### PROBLEM STATEMENT
Each entry that follows must be output without any deviation.

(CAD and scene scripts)
──────────────────────────────
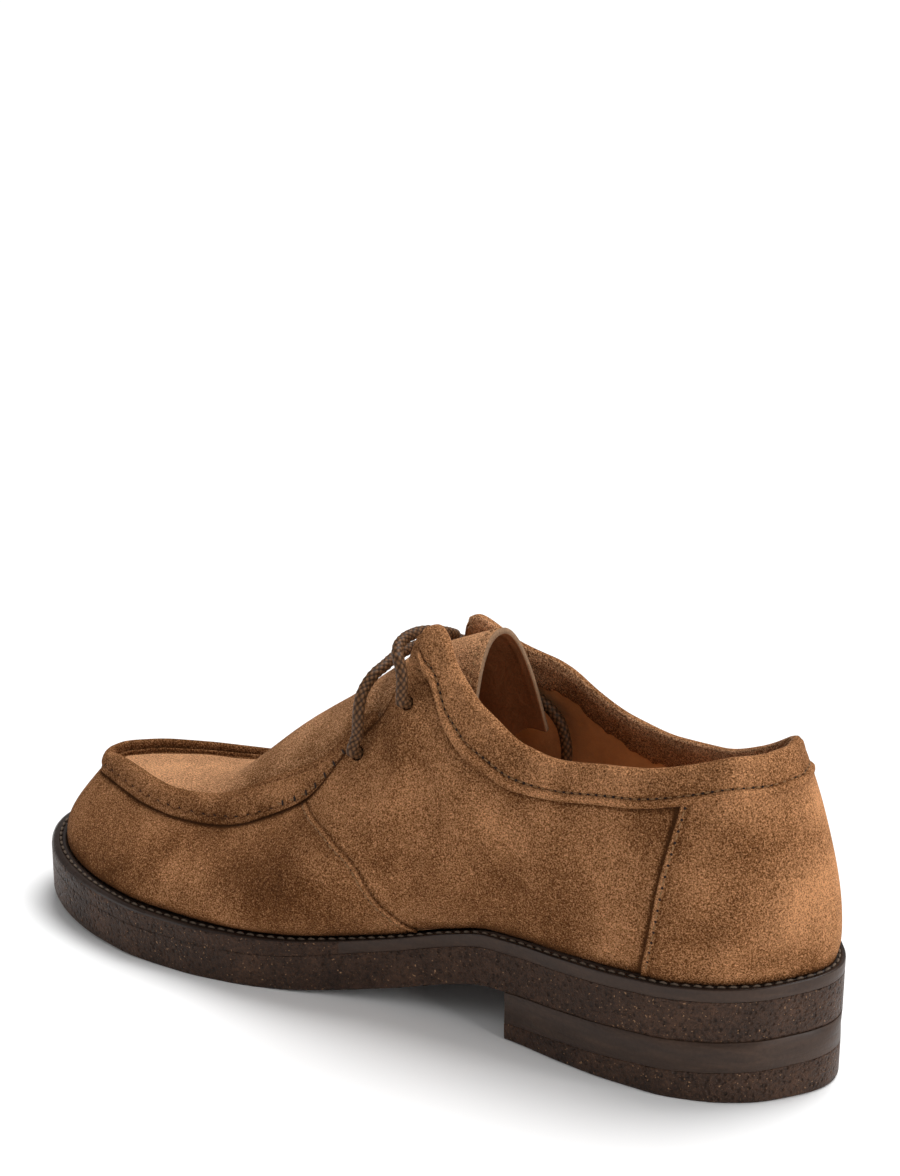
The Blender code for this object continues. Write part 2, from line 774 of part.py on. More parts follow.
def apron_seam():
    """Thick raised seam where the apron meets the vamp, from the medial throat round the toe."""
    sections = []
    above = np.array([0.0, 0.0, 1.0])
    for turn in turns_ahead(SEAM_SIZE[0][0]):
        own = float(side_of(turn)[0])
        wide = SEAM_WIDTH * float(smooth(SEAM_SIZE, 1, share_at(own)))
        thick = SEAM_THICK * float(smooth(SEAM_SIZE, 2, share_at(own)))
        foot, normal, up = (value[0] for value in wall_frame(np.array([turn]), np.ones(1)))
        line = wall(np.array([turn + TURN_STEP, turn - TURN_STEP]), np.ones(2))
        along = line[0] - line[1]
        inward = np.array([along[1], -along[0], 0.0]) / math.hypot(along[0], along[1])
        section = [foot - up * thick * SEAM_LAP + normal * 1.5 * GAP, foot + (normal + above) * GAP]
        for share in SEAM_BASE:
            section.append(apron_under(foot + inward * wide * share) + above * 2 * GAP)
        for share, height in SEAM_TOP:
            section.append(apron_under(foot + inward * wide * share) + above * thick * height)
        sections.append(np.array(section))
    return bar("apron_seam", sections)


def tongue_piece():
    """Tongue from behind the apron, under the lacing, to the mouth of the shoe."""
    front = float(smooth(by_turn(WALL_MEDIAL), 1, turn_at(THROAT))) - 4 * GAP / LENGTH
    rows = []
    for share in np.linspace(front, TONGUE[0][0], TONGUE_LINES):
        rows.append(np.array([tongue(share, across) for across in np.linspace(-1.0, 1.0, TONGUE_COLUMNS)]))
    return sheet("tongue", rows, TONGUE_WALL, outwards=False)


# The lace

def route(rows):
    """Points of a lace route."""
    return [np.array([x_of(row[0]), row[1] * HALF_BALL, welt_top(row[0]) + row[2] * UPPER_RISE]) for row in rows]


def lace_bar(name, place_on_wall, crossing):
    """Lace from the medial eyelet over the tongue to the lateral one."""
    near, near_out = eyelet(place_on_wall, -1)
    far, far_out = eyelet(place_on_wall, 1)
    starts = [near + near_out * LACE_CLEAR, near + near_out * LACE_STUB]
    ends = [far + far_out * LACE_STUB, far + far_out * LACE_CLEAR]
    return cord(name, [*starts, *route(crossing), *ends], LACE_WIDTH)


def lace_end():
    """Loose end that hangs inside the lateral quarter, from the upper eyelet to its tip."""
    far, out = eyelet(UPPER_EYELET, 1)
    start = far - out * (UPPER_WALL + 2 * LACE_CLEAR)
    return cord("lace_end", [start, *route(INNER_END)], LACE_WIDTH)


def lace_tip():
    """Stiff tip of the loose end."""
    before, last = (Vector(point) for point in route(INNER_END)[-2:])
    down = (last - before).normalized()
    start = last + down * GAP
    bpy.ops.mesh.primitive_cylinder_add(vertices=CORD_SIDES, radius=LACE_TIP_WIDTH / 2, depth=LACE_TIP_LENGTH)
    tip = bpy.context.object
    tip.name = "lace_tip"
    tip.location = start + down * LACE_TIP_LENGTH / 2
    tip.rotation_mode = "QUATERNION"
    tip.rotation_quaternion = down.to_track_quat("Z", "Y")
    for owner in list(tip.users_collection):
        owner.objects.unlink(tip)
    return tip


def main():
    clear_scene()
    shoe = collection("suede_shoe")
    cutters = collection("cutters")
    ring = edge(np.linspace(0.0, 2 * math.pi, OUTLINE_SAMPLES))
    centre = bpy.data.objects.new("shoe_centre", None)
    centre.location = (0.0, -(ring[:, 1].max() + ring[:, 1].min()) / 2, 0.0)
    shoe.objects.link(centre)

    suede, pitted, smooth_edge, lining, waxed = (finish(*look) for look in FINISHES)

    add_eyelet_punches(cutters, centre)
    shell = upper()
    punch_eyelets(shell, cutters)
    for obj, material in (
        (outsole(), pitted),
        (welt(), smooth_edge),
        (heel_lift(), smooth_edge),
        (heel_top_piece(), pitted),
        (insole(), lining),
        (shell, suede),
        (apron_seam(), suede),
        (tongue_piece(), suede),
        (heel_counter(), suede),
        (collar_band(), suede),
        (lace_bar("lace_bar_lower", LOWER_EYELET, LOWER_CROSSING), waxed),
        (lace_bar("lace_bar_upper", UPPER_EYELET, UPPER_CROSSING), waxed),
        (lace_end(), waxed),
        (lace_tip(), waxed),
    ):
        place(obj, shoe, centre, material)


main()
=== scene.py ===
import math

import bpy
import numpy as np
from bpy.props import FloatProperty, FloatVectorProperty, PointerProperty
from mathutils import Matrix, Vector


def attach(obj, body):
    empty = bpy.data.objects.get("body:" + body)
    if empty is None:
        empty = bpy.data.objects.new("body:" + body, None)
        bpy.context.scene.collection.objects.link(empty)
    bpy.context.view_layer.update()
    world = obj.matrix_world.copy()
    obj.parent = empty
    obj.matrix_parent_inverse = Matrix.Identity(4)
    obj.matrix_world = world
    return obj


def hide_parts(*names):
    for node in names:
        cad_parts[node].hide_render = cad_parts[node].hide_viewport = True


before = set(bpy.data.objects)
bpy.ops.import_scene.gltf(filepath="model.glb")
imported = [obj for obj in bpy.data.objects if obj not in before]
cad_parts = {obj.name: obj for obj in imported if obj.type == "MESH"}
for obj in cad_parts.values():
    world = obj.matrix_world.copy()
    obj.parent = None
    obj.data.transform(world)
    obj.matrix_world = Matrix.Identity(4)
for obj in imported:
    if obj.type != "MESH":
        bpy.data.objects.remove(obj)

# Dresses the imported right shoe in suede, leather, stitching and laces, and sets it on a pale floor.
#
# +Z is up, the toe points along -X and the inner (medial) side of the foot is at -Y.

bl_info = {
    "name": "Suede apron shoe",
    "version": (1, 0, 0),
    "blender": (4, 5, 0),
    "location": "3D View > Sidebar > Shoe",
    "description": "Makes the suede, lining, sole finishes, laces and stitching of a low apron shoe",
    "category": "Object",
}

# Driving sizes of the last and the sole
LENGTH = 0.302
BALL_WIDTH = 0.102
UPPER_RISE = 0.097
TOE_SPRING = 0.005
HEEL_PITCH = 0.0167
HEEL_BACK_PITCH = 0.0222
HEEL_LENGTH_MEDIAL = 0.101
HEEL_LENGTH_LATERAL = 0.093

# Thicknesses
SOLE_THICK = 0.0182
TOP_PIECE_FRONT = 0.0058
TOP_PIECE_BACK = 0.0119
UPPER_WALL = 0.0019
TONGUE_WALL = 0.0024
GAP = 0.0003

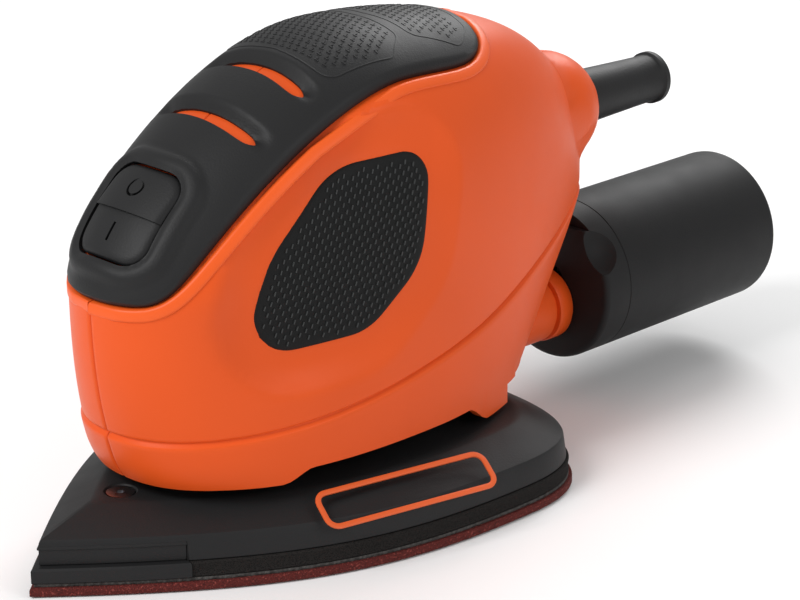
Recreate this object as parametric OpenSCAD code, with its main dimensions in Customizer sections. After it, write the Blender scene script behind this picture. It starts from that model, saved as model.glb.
──────────────────────────────
### RESULT FOR THIS TASK
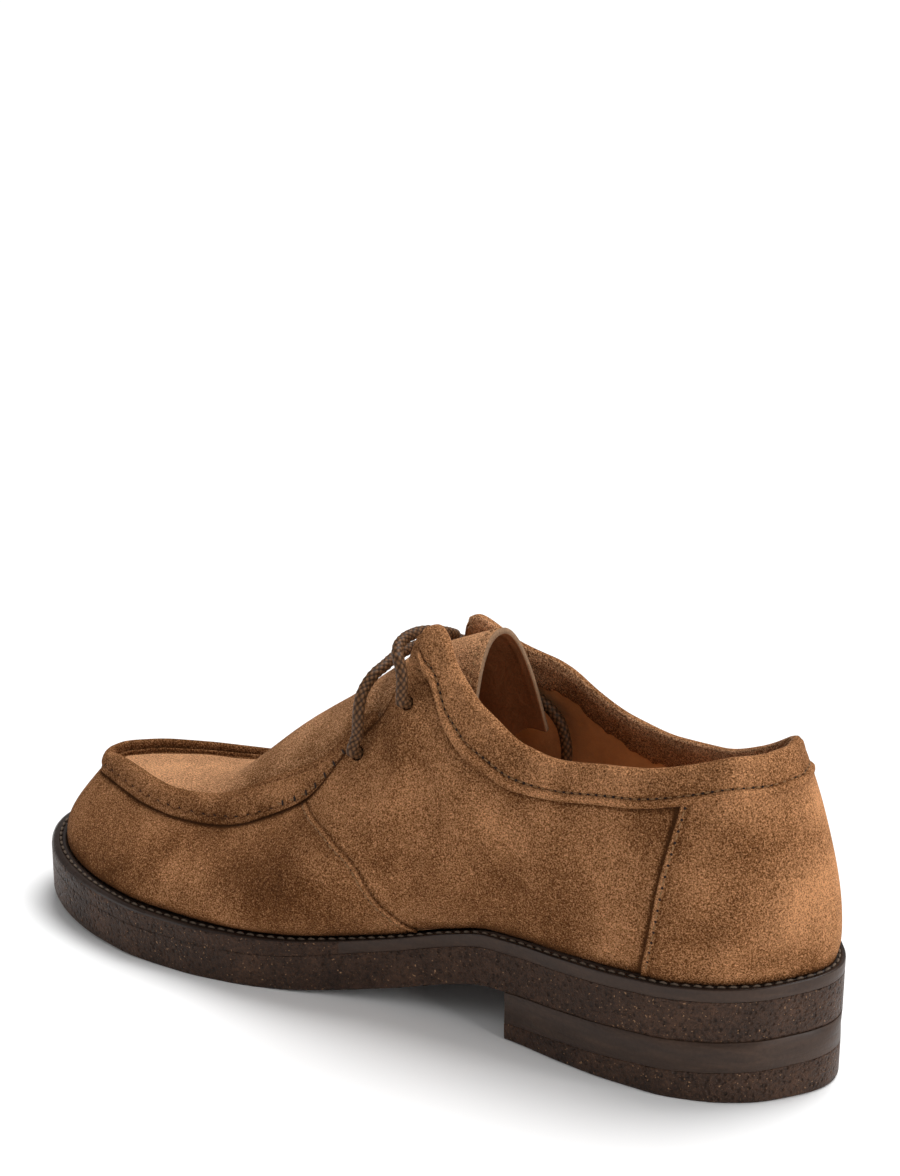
The Blender code for this object continues. Write part 2, from line 774 of part.py on. More parts follow.
def apron_seam():
    """Thick raised seam where the apron meets the vamp, from the medial throat round the toe."""
    sections = []
    above = np.array([0.0, 0.0, 1.0])
    for turn in turns_ahead(SEAM_SIZE[0][0]):
        own = float(side_of(turn)[0])
        wide = SEAM_WIDTH * float(smooth(SEAM_SIZE, 1, share_at(own)))
        thick = SEAM_THICK * float(smooth(SEAM_SIZE, 2, share_at(own)))
        foot, normal, up = (value[0] for value in wall_frame(np.array([turn]), np.ones(1)))
        line = wall(np.array([turn + TURN_STEP, turn - TURN_STEP]), np.ones(2))
        along = line[0] - line[1]
        inward = np.array([along[1], -along[0], 0.0]) / math.hypot(along[0], along[1])
        section = [foot - up * thick * SEAM_LAP + normal * 1.5 * GAP, foot + (normal + above) * GAP]
        for share in SEAM_BASE:
            section.append(apron_under(foot + inward * wide * share) + above * 2 * GAP)
        for share, height in SEAM_TOP:
            section.append(apron_under(foot + inward * wide * share) + above * thick * height)
        sections.append(np.array(section))
    return bar("apron_seam", sections)


def tongue_piece():
    """Tongue from behind the apron, under the lacing, to the mouth of the shoe."""
    front = float(smooth(by_turn(WALL_MEDIAL), 1, turn_at(THROAT))) - 4 * GAP / LENGTH
    rows = []
    for share in np.linspace(front, TONGUE[0][0], TONGUE_LINES):
        rows.append(np.array([tongue(share, across) for across in np.linspace(-1.0, 1.0, TONGUE_COLUMNS)]))
    return sheet("tongue", rows, TONGUE_WALL, outwards=False)


# The lace

def route(rows):
    """Points of a lace route."""
    return [np.array([x_of(row[0]), row[1] * HALF_BALL, welt_top(row[0]) + row[2] * UPPER_RISE]) for row in rows]


def lace_bar(name, place_on_wall, crossing):
    """Lace from the medial eyelet over the tongue to the lateral one."""
    near, near_out = eyelet(place_on_wall, -1)
    far, far_out = eyelet(place_on_wall, 1)
    starts = [near + near_out * LACE_CLEAR, near + near_out * LACE_STUB]
    ends = [far + far_out * LACE_STUB, far + far_out * LACE_CLEAR]
    return cord(name, [*starts, *route(crossing), *ends], LACE_WIDTH)


def lace_end():
    """Loose end that hangs inside the lateral quarter, from the upper eyelet to its tip."""
    far, out = eyelet(UPPER_EYELET, 1)
    start = far - out * (UPPER_WALL + 2 * LACE_CLEAR)
    return cord("lace_end", [start, *route(INNER_END)], LACE_WIDTH)


def lace_tip():
    """Stiff tip of the loose end."""
    before, last = (Vector(point) for point in route(INNER_END)[-2:])
    down = (last - before).normalized()
    start = last + down * GAP
    bpy.ops.mesh.primitive_cylinder_add(vertices=CORD_SIDES, radius=LACE_TIP_WIDTH / 2, depth=LACE_TIP_LENGTH)
    tip = bpy.context.object
    tip.name = "lace_tip"
    tip.location = start + down * LACE_TIP_LENGTH / 2
    tip.rotation_mode = "QUATERNION"
    tip.rotation_quaternion = down.to_track_quat("Z", "Y")
    for owner in list(tip.users_collection):
        owner.objects.unlink(tip)
    return tip


def main():
    clear_scene()
    shoe = collection("suede_shoe")
    cutters = collection("cutters")
    ring = edge(np.linspace(0.0, 2 * math.pi, OUTLINE_SAMPLES))
    centre = bpy.data.objects.new("shoe_centre", None)
    centre.location = (0.0, -(ring[:, 1].max() + ring[:, 1].min()) / 2, 0.0)
    shoe.objects.link(centre)

    suede, pitted, smooth_edge, lining, waxed = (finish(*look) for look in FINISHES)

    add_eyelet_punches(cutters, centre)
    shell = upper()
    punch_eyelets(shell, cutters)
    for obj, material in (
        (outsole(), pitted),
        (welt(), smooth_edge),
        (heel_lift(), smooth_edge),
        (heel_top_piece(), pitted),
        (insole(), lining),
        (shell, suede),
        (apron_seam(), suede),
        (tongue_piece(), suede),
        (heel_counter(), suede),
        (collar_band(), suede),
        (lace_bar("lace_bar_lower", LOWER_EYELET, LOWER_CROSSING), waxed),
        (lace_bar("lace_bar_upper", UPPER_EYELET, UPPER_CROSSING), waxed),
        (lace_end(), waxed),
        (lace_tip(), waxed),
    ):
        place(obj, shoe, centre, material)


main()
=== scene.py ===
import math

import bpy
import numpy as np
from bpy.props import FloatProperty, FloatVectorProperty, PointerProperty
from mathutils import Matrix, Vector


def attach(obj, body):
    empty = bpy.data.objects.get("body:" + body)
    if empty is None:
        empty = bpy.data.objects.new("body:" + body, None)
        bpy.context.scene.collection.objects.link(empty)
    bpy.context.view_layer.update()
    world = obj.matrix_world.copy()
    obj.parent = empty
    obj.matrix_parent_inverse = Matrix.Identity(4)
    obj.matrix_world = world
    return obj


def hide_parts(*names):
    for node in names:
        cad_parts[node].hide_render = cad_parts[node].hide_viewport = True


before = set(bpy.data.objects)
bpy.ops.import_scene.gltf(filepath="model.glb")
imported = [obj for obj in bpy.data.objects if obj not in before]
cad_parts = {obj.name: obj for obj in imported if obj.type == "MESH"}
for obj in cad_parts.values():
    world = obj.matrix_world.copy()
    obj.parent = None
    obj.data.transform(world)
    obj.matrix_world = Matrix.Identity(4)
for obj in imported:
    if obj.type != "MESH":
        bpy.data.objects.remove(obj)

# Dresses the imported right shoe in suede, leather, stitching and laces, and sets it on a pale floor.
#
# +Z is up, the toe points along -X and the inner (medial) side of the foot is at -Y.

bl_info = {
    "name": "Suede apron shoe",
    "version": (1, 0, 0),
    "blender": (4, 5, 0),
    "location": "3D View > Sidebar > Shoe",
    "description": "Makes the suede, lining, sole finishes, laces and stitching of a low apron shoe",
    "category": "Object",
}

# Driving sizes of the last and the sole
LENGTH = 0.302
BALL_WIDTH = 0.102
UPPER_RISE = 0.097
TOE_SPRING = 0.005
HEEL_PITCH = 0.0167
HEEL_BACK_PITCH = 0.0222
HEEL_LENGTH_MEDIAL = 0.101
HEEL_LENGTH_LATERAL = 0.093

# Thicknesses
SOLE_THICK = 0.0182
TOP_PIECE_FRONT = 0.0058
TOP_PIECE_BACK = 0.0119
UPPER_WALL = 0.0019
TONGUE_WALL = 0.0024
GAP = 0.0003

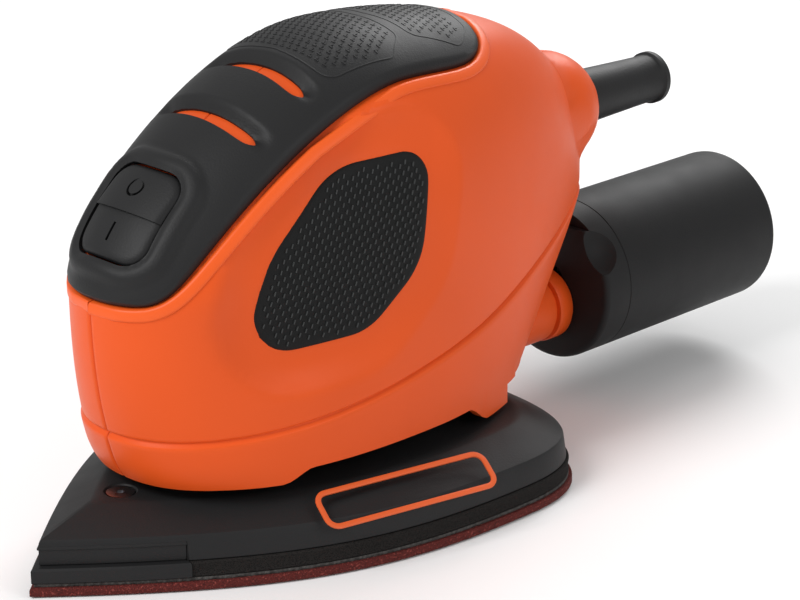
Recreate this object as parametric OpenSCAD code, with its main dimensions in Customizer sections. After it, write the Blender scene script behind this picture. It starts from that model, saved as model.glb.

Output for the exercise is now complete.